I give credit to President Obama for saying some of the right things as of late. Last Friday during a visit to Baltimore, Maryland, manufacturer Ellicott Dredges, the President declared, “one of the problems we’ve had in the past is that sometimes it takes too long to get projects off the ground." He added that, “there are these permits, and red tape, and planning, and this and that, and some of it’s important to do, but we could do it faster." In fact, the day before the President’s visit, the CEO of Ellicott Dredges was on Capitol Hill testifying in support of the Keystone pipeline and how it would help his business. The president has it exactly right, and Exhibit A is the Keystone pipeline.

Some are trying to claim that this bill is an unprecedented attempt to rush the process. In truth, the only thing that is unprecedented is the lengthy delays we have already encountered for a project that has been the subject of over 15,000 pages of federal environmental review and found to be safe.

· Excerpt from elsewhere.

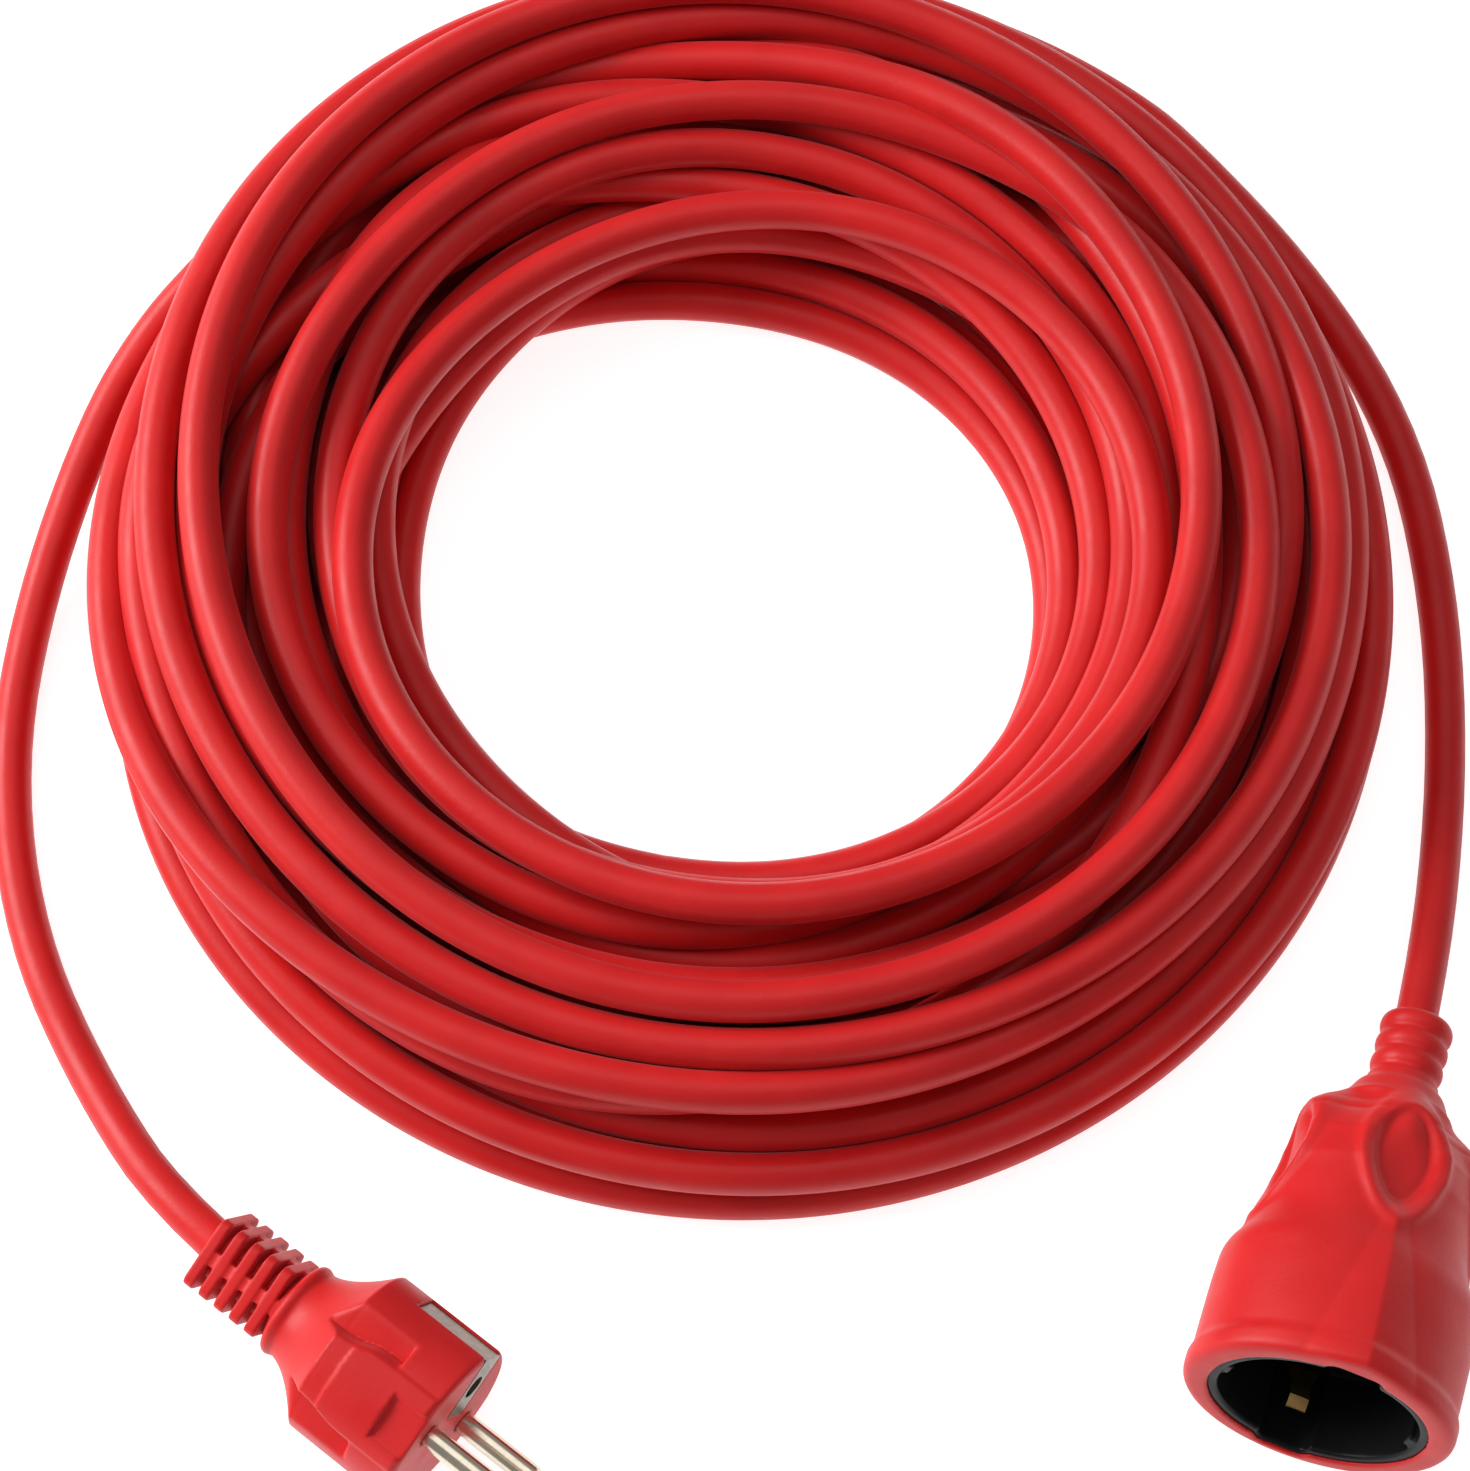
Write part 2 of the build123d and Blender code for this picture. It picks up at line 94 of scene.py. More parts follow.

Congress faced much the same dilemma 40 years ago, when federal red tape was holding up the Alaska pipeline project. At the time, Congress realized that the bureaucratic process had gotten out of hand, and that a pipeline that was clearly in the national interest was being subjected to never-ending delays. But thanks to the bipartisan 1973 Trans-Alaska Pipeline Authorization Act, the red tape was cut and ground was broken on the project. The Alaska pipeline soon became an incredible success story - a game changer for American energy policy, providing thousands of jobs and billions of barrels of oil while safeguarding Alaska’s environment. H.R. 3 takes much the same approach for Keystone XL.

Unfortunately, while the delays over Keystone XL grow longer, the excuses grow more outlandish. Some argue that Keystone won’t create very many jobs and that most of them would be temporary. Tell that to the labor unions and American workers who are begging for this pipeline to be built. Even the administration’s own State Department found Keystone would support over 40,000 jobs during the pipeline’s construction. That’s a lot of jobs to me. And the paychecks created by Keystone XL would be paid for by the private sector - not taxpayer dollars.

Some also claim that Keystone XL won’t impact gasoline prices. But the law of supply and demand still stands, and Keystone would deliver up to a million barrels per day of reliable Canadian oil to American refineries. And remember, we already receive 1.4 million barrels each day from Canada.

So, if not a pipeline, the oil will come by truck or rail - a riskier form of transport and not nearly as cost efficient. Keystone XL would be the most technically advanced and safest pipeline ever constructed - costing approximately $4 million per mile - and adhering to new pipeline safety standards that we worked together on a bipartisan basis to get signed into law last year and 57 additional safety standards specific to the project. Mr. Speaker, for all of these reasons, it is time to build the Keystone pipeline.